Your objective. Reproduce only the top of the records, down to and including the line containing "plane z = 0.".

[start of Supplied information]

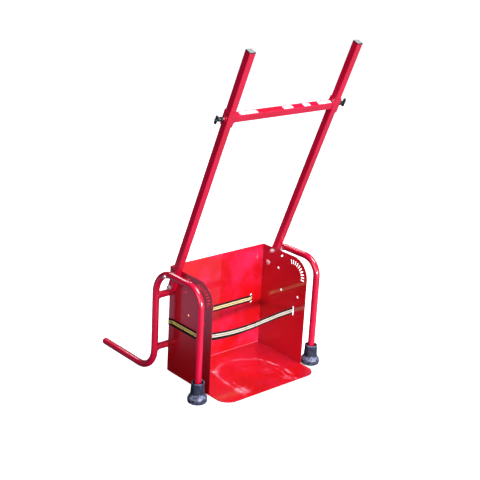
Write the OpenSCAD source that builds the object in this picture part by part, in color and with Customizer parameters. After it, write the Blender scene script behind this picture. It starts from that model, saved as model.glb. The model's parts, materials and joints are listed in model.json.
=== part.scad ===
// Tipping cradle for a bucket: a stand of bent tube, and a sheet steel cradle with two
// long handles that tips on two bolts between the stand's legs. X runs across, the open
// side of the cradle faces -Y, and the stand rests on the plane z = 0.

/* [Stand] */
// Outside diameter of the leg tubes and the cross tubes
leg_d = 25; // [22:1:27]
// Wall thickness of every tube
tube_wall = 2; // [1.5:0.5:3]
// Distance from the middle plane to the centre of each leg tube
leg_x = 269.5; // [268:0.5:276]
// Centre of the front legs, measured back from the cradle's front edge
leg_front_y = 2.5; // [0:0.5:10]
// Height of the top run's centre above the ground
leg_top_h = 408.5; // [400:0.5:415]
// Bend radius over the front legs
front_bend_r = 65; // [55:1:70]
// Bend radius over and under the rear legs
rear_bend_r = 90; // [70:1:95]
// Tail end of the floor bars, measured back from the cradle's front edge
bar_end_y = 570; // [480:5:620]
// Height of the upper cross tube's centre
upper_cross_h = 306.5; // [280:0.5:310]
// Height of the lower cross tube's centre
lower_cross_h = 107; // [100:0.5:130]

/* [Rubber feet] */
// Diameter of the foot's tread
foot_d = 70; // [60:1:72]
// Diameter of the foot's collar at its top
foot_collar_d = 46; // [40:1:48]
// Height of the foot
foot_h = 75; // [65:1:80]

/* [Cradle] */
// Outside width of the cradle
box_w = 440; // [400:1:440]
// Depth of the side panels
box_depth = 242; // [230:1:242]
// Height of the cradle above its base plate's underside
box_h = 404; // [400:1:410]
// Thickness of the folded sheet and the base plate
sheet_t = 2; // [1.5:0.5:3]
// Radius of the side panels' front top corners
panel_corner_r = 75; // [50:1:90]
// Reach of the base plate in front of the side panels
plate_reach = 89; // [70:1:110]
// Radius of the base plate's front corners
plate_corner_r = 50; // [30:1:70]
// Gap between the ground and the base plate
ground_gap = 8.5; // [7:0.5:12]

/* [Handles] */
// Side of the handles' and crossbar's square tube
bar_w = 25; // [24:0.5:25]
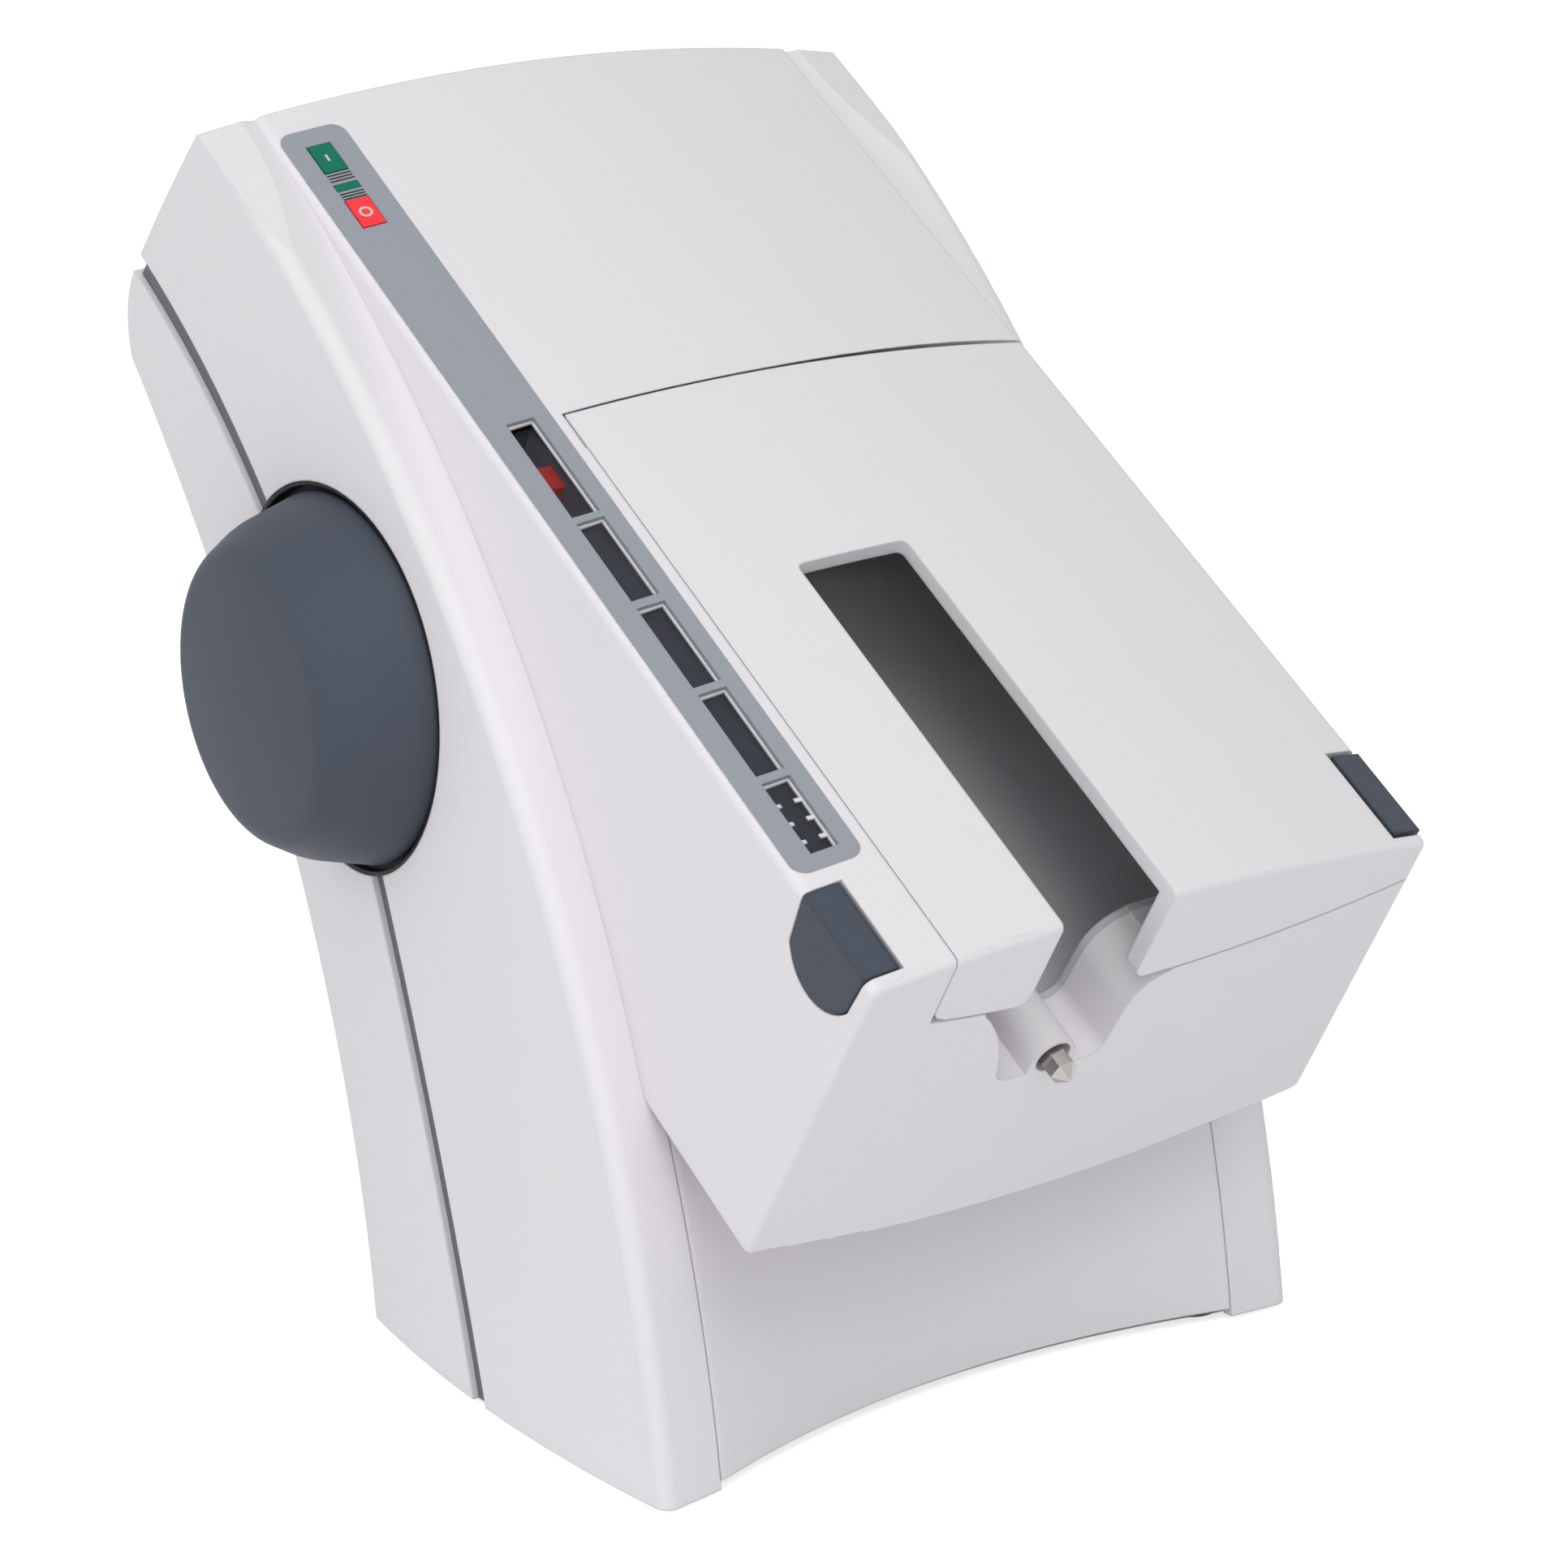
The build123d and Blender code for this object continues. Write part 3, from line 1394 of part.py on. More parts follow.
# Start buttons and the switches behind them
for side, word in ((-1, "left"), (1, "right")):
    stem_face = side * (button_inner - 1.2)
    switch_face = button_inner - 1.2 - button_travel - 0.4
    well_side = -(lid_left - well_wall) if side < 0 else switch_face - 8.0
    switch_side = (min(side * switch_face, side * well_side), max(side * switch_face, side * well_side))
    with BuildPart() as button:
        add(button_space(side, 0))
        with BuildPart(mode=Mode.PRIVATE) as skin:
            add(head_prism(0))
            add(crown_layer(-0.4, 60, (-89, 89), (-5, 60)), mode=Mode.INTERSECT)
        add(skin.part, mode=Mode.INTERSECT)
        stem_ends = (min(stem_face, side * button_inner), max(stem_face, side * button_inner))
        add(axle(10.0, switch_out, stem_ends, 1.5))
    finish(button.part, f"start_button_{word}")
    with BuildPart() as start_switch:
        add(block(switch_side, (5.0, 15.0), (-28.0, switch_out + 3.0)))
        add(over_seam(-lid_gap, (-90, 90), (0, 30)), mode=Mode.INTERSECT)
    finish(start_switch.part, f"start_switch_{word}")
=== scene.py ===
"""Looks of the bench-top impression material mixer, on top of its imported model."""

import math

import bmesh
import bpy
from bpy.props import FloatProperty, FloatVectorProperty, PointerProperty
from mathutils import Matrix, Vector


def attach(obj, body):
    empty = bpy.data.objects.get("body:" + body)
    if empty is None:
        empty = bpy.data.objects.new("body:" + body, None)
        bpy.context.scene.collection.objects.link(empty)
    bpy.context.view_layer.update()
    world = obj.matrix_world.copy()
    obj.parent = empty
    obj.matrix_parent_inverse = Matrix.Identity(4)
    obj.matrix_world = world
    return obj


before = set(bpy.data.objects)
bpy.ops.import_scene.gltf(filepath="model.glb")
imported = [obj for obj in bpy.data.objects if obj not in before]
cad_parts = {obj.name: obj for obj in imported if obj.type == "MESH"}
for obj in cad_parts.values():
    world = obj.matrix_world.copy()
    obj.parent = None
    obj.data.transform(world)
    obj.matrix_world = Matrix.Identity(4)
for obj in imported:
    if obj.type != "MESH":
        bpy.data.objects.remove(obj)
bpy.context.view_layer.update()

bl_info = {
    "name": "Impression Material Mixer",
    "version": (1, 0, 0),
    "blender": (4, 5, 0),
    "location": "3D View > Sidebar > Mixer",
    "description": "Finishes the mixer's shells, controls and works, and lights them in a studio",
    "category": "Object",
}

MM = 0.001

# The sloping head, as in the part's source: across, along (up the slope) and out of its top
HEAD_EDGE = Vector((14.5, -164.8, 161.0)) * MM
SLOPE = math.radians(34.3)
CROWN_RADIUS = 541.5 * MM
ACROSS = Vector((1, 0, 0))
UP_SLOPE = Vector((0, math.cos(SLOPE), math.sin(SLOPE)))
OUT_SLOPE = Vector((0, -math.sin(SLOPE), math.cos(SLOPE)))
KEY_ACROSS = -76.8 * MM
ON_KEY_ALONG = 302.5 * MM
OFF_KEY_ALONG = 280.0 * MM
SIGN_LIFT = 0.33 * MM
# Three lines on each side of the indicator, just clear of the strip's face
LINES_ALONG = (295.8, 294.65, 293.5, 288.2, 287.15, 286.1)
LINE_LENGTH = 7.0 * MM
LINE_LIFT = 0.22 * MM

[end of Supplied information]

Problem solution.
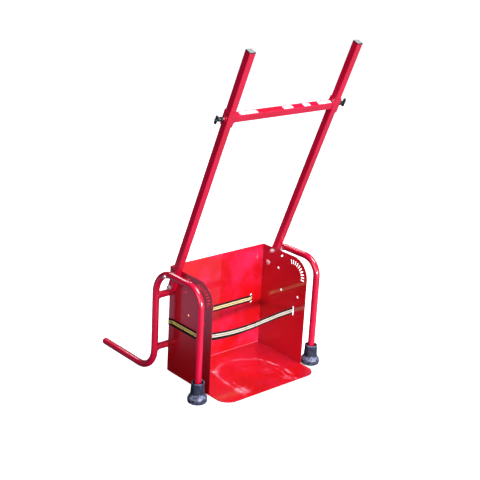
Write the OpenSCAD source that builds the object in this picture part by part, in color and with Customizer parameters. After it, write the Blender scene script behind this picture. It starts from that model, saved as model.glb. The model's parts, materials and joints are listed in model.json.
=== part.scad ===
// Tipping cradle for a bucket: a stand of bent tube, and a sheet steel cradle with two
// long handles that tips on two bolts between the stand's legs. X runs across, the open
// side of the cradle faces -Y, and the stand rests on the plane z = 0.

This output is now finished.